WHAT YOU NEED TO DO: How does the data below read from its first line through the line containing "fillet_r = 3.15; // [2.6:0.05:3.6]"? Print those lines exactly.

INFORMATION SUPPLIED:
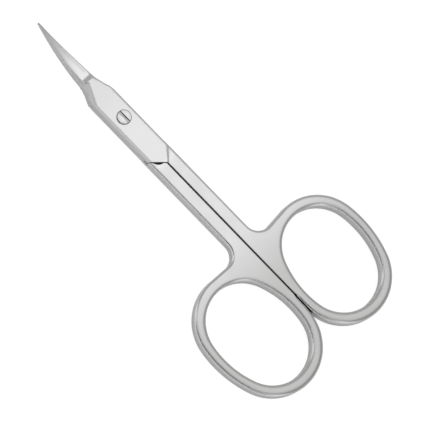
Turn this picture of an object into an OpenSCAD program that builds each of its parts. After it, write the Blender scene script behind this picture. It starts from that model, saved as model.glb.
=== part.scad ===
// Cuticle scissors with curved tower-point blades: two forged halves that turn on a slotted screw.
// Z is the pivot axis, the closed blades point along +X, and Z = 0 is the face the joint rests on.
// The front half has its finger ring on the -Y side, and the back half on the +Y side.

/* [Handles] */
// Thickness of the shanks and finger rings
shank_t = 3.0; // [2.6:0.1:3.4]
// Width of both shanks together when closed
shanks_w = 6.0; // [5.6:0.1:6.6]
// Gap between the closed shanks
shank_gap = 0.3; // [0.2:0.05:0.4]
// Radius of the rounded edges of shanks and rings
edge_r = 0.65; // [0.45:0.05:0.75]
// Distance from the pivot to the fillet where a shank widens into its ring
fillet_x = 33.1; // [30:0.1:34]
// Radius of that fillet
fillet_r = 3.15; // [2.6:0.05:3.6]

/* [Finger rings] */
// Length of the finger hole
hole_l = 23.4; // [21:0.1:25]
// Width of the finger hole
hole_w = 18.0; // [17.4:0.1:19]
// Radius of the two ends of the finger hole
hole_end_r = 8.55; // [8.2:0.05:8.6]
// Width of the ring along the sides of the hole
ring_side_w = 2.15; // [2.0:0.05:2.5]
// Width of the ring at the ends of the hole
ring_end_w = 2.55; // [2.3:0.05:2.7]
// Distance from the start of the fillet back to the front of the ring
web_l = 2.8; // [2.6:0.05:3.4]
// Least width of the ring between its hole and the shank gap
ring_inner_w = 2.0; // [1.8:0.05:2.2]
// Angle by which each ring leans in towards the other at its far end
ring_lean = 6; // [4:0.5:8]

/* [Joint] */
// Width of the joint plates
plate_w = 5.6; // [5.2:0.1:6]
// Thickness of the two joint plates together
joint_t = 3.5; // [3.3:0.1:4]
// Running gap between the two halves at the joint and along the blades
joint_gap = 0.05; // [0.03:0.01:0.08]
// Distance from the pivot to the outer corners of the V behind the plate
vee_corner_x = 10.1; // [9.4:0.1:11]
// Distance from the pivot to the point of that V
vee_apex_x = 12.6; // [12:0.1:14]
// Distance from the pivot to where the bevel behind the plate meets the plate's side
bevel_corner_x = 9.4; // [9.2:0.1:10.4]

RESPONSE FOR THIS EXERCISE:
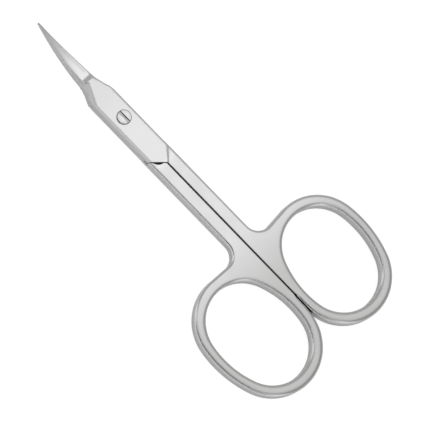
Turn this picture of an object into an OpenSCAD program that builds each of its parts. After it, write the Blender scene script behind this picture. It starts from that model, saved as model.glb.
=== part.scad ===
// Cuticle scissors with curved tower-point blades: two forged halves that turn on a slotted screw.
// Z is the pivot axis, the closed blades point along +X, and Z = 0 is the face the joint rests on.
// The front half has its finger ring on the -Y side, and the back half on the +Y side.

/* [Handles] */
// Thickness of the shanks and finger rings
shank_t = 3.0; // [2.6:0.1:3.4]
// Width of both shanks together when closed
shanks_w = 6.0; // [5.6:0.1:6.6]
// Gap between the closed shanks
shank_gap = 0.3; // [0.2:0.05:0.4]
// Radius of the rounded edges of shanks and rings
edge_r = 0.65; // [0.45:0.05:0.75]
// Distance from the pivot to the fillet where a shank widens into its ring
fillet_x = 33.1; // [30:0.1:34]
// Radius of that fillet
fillet_r = 3.15; // [2.6:0.05:3.6]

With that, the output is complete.